Posted by Boreley, 10-27-2013, 01:15 AM |
Can anybody give me a list of the components needed to start a private cloud?
I've read tons of articles on cloud computing but theirs not a single one that just gives you a list what you will need! |
Posted by Ronard Libao, 10-29-2013, 09:10 PM |
Quote:
Originally Posted by Boreley
Can anybody give me a list of the components needed to start a private cloud?
I've read tons of articles on cloud computing but theirs not a single one that just gives you a list what you will need!
|
The main components are:
- Hypervisor Server
- Controller Server
- Storage Device |
Posted by hostus-ryan, 11-06-2013, 10:26 AM |
Quote:
Originally Posted by Boreley
Can anybody give me a list of the components needed to start a private cloud?
I've read tons of articles on cloud computing but theirs not a single one that just gives you a list what you will need!
|
You can build a cloud a scalable cloud with 1 Hypervisor node.
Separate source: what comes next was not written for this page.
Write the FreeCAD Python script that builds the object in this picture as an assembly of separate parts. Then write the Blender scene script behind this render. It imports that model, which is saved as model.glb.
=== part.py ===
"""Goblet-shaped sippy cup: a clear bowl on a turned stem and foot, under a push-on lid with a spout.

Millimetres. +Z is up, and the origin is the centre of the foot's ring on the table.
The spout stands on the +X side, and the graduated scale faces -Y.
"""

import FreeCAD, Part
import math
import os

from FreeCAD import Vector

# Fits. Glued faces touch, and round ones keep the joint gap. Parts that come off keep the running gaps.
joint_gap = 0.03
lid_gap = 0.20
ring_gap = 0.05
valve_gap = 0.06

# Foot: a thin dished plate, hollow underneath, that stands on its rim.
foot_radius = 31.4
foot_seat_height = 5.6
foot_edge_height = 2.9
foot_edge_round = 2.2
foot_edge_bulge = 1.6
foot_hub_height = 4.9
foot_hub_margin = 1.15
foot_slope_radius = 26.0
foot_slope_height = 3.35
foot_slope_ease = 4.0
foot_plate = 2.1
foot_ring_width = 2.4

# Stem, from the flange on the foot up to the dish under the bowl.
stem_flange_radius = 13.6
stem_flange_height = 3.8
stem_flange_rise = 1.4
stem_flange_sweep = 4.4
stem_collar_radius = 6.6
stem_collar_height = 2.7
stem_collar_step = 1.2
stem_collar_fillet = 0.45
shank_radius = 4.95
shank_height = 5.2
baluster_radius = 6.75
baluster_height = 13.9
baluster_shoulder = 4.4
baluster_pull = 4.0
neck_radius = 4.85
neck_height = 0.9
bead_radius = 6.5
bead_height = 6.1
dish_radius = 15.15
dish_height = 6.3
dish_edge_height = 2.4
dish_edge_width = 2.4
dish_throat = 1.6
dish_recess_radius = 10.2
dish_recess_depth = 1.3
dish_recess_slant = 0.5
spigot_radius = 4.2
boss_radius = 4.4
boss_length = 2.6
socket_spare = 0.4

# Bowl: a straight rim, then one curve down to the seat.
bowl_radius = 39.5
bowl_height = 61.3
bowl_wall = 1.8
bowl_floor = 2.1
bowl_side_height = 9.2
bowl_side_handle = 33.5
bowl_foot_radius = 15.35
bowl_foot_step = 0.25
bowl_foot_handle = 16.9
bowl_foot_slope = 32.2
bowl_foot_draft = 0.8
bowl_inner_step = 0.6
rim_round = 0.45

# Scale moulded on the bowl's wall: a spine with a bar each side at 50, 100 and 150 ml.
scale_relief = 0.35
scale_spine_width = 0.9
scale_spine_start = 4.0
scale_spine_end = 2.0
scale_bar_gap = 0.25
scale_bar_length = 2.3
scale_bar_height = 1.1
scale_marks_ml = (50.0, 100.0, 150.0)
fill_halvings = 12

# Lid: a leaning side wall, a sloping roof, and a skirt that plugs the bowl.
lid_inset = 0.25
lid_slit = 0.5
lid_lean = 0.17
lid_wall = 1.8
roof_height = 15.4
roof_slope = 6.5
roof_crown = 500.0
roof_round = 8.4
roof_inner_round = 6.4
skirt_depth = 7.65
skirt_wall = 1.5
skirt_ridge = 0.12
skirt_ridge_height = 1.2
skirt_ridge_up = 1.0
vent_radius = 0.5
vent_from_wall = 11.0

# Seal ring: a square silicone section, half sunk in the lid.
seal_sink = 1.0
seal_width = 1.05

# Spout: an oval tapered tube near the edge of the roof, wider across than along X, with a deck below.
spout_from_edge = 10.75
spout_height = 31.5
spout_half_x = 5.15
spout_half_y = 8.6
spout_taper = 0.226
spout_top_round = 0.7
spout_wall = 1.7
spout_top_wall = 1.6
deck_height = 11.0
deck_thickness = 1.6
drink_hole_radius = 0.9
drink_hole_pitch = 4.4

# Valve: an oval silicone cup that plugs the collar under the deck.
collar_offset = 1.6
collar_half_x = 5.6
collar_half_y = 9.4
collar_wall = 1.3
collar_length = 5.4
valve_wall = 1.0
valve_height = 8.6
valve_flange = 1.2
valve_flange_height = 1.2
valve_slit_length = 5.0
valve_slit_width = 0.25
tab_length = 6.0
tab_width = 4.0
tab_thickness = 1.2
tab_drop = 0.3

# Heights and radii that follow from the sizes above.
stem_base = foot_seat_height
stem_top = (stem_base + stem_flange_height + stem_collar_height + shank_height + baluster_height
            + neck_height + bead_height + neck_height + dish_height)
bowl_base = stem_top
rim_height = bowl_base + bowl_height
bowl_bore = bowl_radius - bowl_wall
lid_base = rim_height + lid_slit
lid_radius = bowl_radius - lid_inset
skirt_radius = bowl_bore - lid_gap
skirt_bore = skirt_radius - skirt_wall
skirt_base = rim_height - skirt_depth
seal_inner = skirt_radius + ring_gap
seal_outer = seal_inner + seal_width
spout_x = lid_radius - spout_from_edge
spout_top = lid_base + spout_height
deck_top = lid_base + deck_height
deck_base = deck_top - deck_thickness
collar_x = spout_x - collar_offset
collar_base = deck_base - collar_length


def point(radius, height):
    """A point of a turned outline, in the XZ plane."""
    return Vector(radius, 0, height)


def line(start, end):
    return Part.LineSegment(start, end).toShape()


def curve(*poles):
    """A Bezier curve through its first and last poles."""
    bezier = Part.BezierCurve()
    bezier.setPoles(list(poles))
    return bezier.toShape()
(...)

What Hypervisor did you want to offer? |
Posted by codu, 11-10-2013, 06:48 AM |
Quote:
Originally Posted by hostus-ryan
You can build a cloud a scalable cloud with 1 Hypervisor node.
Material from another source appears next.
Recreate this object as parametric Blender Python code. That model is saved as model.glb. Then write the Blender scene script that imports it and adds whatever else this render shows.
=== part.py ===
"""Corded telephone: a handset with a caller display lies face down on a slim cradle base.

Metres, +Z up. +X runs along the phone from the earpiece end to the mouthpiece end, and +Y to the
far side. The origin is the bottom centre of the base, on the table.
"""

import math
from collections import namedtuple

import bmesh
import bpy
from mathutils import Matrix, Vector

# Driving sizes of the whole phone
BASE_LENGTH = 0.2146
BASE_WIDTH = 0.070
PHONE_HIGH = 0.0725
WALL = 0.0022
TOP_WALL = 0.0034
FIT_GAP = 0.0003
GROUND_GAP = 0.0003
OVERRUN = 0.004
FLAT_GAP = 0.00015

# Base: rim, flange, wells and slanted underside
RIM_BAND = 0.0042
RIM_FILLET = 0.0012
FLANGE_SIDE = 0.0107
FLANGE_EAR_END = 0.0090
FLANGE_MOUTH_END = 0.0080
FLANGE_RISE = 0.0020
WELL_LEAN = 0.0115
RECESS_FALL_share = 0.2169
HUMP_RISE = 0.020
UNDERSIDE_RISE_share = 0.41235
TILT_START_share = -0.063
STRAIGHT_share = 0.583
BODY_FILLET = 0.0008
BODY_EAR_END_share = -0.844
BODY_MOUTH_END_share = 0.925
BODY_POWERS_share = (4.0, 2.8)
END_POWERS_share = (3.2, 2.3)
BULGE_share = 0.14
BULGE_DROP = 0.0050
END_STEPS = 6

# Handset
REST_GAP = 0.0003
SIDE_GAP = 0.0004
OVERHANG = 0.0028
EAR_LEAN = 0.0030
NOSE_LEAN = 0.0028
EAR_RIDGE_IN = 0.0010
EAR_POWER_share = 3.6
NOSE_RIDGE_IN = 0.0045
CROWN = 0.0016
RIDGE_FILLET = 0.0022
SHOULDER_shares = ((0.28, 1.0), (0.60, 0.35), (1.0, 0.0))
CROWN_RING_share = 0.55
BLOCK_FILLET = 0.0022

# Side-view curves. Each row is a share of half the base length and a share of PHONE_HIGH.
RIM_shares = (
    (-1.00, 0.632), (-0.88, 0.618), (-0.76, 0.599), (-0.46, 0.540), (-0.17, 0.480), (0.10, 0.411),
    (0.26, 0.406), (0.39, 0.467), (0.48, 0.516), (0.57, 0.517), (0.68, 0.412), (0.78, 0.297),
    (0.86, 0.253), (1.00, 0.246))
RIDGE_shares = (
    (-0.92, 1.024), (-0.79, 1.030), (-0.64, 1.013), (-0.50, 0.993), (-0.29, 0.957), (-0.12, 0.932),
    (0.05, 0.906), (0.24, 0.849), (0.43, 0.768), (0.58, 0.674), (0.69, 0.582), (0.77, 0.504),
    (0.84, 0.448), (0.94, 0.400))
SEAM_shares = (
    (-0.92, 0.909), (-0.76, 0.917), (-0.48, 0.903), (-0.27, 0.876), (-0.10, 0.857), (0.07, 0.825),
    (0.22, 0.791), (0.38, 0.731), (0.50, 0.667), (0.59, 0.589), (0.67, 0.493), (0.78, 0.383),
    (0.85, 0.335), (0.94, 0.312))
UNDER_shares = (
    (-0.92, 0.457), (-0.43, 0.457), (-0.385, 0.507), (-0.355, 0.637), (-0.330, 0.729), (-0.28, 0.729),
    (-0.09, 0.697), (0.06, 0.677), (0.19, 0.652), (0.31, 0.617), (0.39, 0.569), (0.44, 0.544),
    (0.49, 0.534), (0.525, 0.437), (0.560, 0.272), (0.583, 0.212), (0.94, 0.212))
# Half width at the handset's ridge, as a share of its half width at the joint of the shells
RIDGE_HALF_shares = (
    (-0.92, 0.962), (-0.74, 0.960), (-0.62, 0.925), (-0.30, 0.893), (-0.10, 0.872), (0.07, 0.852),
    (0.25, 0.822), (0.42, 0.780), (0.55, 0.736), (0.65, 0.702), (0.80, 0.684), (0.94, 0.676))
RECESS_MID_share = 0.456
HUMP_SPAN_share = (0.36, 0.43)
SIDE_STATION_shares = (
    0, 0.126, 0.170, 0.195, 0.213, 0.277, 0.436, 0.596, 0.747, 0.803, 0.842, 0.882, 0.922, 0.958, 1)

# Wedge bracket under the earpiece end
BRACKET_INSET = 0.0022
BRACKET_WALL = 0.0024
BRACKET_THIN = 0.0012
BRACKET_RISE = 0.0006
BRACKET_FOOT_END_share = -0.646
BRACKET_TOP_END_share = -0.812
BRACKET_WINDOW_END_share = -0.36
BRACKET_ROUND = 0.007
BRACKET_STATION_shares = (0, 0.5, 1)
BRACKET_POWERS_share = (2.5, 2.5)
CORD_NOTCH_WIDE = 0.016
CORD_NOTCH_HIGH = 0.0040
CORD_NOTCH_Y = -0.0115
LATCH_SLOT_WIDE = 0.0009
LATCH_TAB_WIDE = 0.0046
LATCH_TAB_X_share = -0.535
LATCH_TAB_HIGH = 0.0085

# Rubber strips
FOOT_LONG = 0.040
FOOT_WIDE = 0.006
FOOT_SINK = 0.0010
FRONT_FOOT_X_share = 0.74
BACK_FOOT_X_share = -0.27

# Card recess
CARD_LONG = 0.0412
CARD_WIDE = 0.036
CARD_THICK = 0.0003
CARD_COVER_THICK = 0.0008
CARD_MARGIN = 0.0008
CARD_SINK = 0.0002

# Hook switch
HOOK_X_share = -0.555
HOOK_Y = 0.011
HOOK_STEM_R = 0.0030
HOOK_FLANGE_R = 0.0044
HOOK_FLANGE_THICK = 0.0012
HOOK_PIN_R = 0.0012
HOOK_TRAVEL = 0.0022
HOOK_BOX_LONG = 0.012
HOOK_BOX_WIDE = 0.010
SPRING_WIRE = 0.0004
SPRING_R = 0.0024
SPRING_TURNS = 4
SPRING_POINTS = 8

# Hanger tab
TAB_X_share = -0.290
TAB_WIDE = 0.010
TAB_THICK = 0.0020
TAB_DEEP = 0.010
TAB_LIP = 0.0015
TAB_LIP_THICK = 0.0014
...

What Hypervisor did you want to offer?
|
How can you build a cloud with 1 hypervisor? Thats just a VPS node. You'd need 2-3 to start with, along with a management server. Where will the cloud instance cold migrate to in event of hardware failure? I do agree it will still be scalable.
You will need storage, this can be in a SAN or more reliably Onapp now offers onboard storage utilizing the hard drives in hypervisors themselves. Reason it's more reliable, SAN goes down/breaks/dies, your cloud is down! SSD's or high performance SAS is recommended for storage.
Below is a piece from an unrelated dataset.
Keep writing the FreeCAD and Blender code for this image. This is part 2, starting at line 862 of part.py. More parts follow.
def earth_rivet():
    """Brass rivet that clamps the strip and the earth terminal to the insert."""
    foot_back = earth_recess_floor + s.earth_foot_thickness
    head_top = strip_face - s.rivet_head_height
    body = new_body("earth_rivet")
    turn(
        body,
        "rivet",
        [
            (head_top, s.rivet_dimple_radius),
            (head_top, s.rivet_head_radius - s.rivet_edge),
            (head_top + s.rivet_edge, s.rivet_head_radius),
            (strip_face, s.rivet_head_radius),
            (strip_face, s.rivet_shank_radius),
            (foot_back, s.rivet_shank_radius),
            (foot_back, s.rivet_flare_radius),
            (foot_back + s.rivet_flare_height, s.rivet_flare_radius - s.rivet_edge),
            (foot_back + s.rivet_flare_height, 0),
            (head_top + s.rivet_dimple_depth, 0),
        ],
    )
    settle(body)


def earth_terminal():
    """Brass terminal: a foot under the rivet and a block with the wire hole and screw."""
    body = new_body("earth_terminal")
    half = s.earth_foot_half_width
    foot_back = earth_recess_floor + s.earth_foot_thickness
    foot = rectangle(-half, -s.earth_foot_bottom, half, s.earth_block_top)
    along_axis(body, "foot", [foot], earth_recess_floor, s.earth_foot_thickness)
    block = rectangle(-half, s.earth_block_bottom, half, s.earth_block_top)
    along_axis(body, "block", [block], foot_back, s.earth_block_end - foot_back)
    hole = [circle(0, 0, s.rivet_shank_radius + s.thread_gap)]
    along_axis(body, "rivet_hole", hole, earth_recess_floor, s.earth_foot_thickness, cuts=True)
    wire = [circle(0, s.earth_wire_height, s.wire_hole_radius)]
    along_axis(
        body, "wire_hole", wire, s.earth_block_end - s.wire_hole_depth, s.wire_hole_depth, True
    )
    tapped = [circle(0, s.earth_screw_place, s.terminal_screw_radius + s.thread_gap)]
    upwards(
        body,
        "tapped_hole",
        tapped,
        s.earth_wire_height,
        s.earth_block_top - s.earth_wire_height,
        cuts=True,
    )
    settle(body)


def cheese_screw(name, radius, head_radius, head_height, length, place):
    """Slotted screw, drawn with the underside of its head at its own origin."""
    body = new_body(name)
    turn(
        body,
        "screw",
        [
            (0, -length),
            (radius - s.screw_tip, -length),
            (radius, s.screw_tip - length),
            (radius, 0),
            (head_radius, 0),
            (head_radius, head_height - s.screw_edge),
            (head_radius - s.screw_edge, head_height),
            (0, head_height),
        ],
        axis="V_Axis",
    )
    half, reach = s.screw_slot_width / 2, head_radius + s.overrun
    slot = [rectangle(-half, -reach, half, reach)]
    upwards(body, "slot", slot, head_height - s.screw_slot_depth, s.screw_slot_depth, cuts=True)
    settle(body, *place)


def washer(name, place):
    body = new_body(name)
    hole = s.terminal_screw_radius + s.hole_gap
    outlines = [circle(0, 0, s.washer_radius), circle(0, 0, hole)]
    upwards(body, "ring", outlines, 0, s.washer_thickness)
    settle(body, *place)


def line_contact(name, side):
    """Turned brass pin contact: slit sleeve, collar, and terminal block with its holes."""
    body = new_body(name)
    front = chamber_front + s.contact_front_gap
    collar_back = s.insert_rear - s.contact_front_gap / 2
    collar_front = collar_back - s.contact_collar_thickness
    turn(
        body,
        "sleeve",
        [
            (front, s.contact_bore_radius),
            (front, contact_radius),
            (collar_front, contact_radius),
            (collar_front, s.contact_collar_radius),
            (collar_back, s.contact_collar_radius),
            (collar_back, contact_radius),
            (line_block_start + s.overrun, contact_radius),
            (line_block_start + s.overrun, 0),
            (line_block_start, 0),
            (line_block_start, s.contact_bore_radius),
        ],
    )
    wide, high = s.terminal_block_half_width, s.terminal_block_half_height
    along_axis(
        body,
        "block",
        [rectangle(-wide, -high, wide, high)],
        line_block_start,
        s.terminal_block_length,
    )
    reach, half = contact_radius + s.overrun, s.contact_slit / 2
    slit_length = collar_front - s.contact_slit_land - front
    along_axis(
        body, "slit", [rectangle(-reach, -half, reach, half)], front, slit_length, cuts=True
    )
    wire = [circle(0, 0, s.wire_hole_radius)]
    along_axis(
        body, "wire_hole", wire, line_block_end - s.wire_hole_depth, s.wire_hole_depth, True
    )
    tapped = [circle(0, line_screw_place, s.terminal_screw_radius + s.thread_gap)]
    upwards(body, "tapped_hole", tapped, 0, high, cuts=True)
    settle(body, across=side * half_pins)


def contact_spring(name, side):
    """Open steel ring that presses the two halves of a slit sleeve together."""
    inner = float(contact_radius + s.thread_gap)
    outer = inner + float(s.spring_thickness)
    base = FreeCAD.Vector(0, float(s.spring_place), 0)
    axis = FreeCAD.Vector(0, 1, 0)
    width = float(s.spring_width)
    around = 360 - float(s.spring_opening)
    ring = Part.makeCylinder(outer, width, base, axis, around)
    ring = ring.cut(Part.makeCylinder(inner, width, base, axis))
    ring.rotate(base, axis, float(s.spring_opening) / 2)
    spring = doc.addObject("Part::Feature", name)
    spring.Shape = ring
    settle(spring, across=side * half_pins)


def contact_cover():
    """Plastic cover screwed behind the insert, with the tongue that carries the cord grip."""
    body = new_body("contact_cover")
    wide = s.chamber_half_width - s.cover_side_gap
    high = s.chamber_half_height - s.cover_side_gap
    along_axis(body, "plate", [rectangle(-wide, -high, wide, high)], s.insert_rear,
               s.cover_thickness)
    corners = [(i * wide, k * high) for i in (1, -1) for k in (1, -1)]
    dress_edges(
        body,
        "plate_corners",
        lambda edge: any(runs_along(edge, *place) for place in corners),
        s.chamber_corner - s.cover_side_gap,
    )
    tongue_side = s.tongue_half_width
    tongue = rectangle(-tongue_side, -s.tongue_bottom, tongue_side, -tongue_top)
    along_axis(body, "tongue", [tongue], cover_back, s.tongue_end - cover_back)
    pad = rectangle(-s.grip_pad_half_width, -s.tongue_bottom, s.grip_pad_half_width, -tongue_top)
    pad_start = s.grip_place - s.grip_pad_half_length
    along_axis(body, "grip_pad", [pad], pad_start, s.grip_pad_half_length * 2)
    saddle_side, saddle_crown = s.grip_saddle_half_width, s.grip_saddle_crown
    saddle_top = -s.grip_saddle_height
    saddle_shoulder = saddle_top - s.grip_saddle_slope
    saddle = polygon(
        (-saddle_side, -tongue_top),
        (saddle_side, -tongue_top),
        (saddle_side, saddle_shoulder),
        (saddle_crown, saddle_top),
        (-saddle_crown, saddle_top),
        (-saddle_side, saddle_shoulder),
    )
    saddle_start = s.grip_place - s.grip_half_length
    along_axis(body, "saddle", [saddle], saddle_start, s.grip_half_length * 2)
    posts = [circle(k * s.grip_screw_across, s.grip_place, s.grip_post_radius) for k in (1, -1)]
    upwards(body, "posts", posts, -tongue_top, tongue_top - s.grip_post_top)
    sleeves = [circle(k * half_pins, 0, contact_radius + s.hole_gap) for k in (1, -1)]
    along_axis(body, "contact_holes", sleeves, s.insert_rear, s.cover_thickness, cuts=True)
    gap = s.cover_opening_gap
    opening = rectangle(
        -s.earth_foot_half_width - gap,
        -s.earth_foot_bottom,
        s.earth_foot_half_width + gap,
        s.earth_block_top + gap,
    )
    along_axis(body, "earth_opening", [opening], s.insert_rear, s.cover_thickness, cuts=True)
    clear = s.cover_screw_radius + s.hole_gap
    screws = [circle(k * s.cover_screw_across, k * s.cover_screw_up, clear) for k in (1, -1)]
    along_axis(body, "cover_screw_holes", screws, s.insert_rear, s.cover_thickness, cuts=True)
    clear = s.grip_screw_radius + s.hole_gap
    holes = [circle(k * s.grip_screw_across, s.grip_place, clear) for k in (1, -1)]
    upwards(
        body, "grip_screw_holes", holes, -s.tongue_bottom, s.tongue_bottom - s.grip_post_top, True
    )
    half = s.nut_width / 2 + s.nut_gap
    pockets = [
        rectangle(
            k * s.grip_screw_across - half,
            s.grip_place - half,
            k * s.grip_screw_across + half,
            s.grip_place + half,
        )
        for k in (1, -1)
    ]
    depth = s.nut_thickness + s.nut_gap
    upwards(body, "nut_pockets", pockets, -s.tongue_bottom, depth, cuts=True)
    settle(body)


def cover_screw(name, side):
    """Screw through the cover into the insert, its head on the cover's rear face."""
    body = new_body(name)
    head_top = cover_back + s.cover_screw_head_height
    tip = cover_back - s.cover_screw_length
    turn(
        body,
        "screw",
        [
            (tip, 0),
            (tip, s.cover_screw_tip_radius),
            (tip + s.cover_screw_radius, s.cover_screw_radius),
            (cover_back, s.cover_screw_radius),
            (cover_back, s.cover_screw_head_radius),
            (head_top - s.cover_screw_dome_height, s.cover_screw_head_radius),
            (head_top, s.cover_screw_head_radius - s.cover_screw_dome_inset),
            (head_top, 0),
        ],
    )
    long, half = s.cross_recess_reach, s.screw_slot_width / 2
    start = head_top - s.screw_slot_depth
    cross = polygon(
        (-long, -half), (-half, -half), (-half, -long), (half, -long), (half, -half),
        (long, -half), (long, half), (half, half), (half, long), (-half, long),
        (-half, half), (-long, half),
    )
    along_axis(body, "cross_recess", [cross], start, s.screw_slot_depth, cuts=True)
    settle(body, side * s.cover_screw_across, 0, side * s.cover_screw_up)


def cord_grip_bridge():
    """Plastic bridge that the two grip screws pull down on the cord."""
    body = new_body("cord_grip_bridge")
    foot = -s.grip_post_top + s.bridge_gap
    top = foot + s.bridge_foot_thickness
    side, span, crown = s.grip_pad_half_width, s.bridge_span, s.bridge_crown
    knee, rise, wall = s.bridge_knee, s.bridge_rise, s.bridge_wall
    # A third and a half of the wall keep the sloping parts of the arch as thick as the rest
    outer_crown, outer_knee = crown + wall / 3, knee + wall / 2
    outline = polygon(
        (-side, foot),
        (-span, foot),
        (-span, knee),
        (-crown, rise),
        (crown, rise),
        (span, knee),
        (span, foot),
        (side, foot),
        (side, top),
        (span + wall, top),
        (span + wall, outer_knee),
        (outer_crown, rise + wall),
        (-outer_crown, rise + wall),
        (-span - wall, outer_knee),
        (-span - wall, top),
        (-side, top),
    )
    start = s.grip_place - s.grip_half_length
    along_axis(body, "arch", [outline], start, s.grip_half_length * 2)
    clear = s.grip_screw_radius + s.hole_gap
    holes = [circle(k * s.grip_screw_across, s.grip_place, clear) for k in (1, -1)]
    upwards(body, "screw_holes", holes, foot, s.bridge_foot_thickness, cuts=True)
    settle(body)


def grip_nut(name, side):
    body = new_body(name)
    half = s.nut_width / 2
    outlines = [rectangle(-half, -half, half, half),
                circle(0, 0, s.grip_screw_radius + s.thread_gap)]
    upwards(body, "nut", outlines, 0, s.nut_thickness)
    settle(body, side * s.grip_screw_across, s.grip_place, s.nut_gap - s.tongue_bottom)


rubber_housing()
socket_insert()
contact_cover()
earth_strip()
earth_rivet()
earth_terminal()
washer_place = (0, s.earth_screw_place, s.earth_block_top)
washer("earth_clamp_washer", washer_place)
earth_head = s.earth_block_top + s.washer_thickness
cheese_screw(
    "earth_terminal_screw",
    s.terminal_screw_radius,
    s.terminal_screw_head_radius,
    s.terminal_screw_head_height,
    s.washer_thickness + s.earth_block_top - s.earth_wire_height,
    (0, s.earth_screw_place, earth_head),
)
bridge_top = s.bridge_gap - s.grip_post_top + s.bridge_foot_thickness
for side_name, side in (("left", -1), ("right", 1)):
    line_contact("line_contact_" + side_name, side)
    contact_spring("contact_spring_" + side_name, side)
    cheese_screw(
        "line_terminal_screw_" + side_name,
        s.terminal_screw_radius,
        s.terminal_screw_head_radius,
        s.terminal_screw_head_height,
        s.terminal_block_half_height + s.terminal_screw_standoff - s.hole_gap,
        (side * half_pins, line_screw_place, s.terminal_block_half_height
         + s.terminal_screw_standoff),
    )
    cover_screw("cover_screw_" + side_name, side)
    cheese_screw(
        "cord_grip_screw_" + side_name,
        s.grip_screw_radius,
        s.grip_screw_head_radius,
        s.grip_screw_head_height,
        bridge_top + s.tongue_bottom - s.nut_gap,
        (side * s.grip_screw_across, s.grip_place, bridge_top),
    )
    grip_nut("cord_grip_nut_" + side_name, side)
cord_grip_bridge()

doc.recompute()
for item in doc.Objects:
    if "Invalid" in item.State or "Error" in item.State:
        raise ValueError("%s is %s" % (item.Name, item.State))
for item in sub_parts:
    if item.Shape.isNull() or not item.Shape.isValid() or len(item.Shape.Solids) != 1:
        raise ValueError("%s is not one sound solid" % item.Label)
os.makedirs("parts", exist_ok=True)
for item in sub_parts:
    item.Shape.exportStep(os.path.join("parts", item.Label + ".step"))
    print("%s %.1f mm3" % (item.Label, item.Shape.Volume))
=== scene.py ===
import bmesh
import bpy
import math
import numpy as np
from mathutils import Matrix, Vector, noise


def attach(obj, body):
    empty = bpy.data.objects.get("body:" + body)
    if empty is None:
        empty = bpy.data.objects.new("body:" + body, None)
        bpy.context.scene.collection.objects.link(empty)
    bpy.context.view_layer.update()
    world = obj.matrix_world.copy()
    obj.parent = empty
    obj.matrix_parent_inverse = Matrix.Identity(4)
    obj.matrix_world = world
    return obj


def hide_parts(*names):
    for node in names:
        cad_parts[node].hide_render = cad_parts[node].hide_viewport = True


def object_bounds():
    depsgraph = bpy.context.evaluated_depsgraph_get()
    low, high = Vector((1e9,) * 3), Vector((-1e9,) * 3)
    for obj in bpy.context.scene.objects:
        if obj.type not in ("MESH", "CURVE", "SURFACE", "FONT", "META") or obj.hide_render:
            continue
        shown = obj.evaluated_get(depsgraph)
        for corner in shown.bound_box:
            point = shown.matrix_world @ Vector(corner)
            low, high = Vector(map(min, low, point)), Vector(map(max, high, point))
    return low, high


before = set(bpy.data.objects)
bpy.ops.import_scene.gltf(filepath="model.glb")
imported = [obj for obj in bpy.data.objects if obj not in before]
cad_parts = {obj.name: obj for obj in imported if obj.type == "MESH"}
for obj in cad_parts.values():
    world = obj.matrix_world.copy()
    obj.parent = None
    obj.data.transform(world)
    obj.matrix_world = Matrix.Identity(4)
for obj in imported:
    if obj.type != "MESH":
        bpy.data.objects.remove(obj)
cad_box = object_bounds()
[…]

You will then need a few higher end switches, to plug in network and storage. You will need stacking modules to stack these together. And you will need a lot of network cabling.
It can be pretty complicated as it is not just plug and play like the way you plug a normal server into a switch, there is a fair bit or network/storage engineering required. You are better off just "hiring" a private cloud infrastructure service, unless you do want to fork about £10k or so on hardware/switches and a rack.
For software you really have a choice between OnApp or Openstack, a lot of larger providers opt for OnApp as it's supported by OnApp/UK2, so it has business/corporate support. I believe RHEL actually offers support packages for openstack as well, however.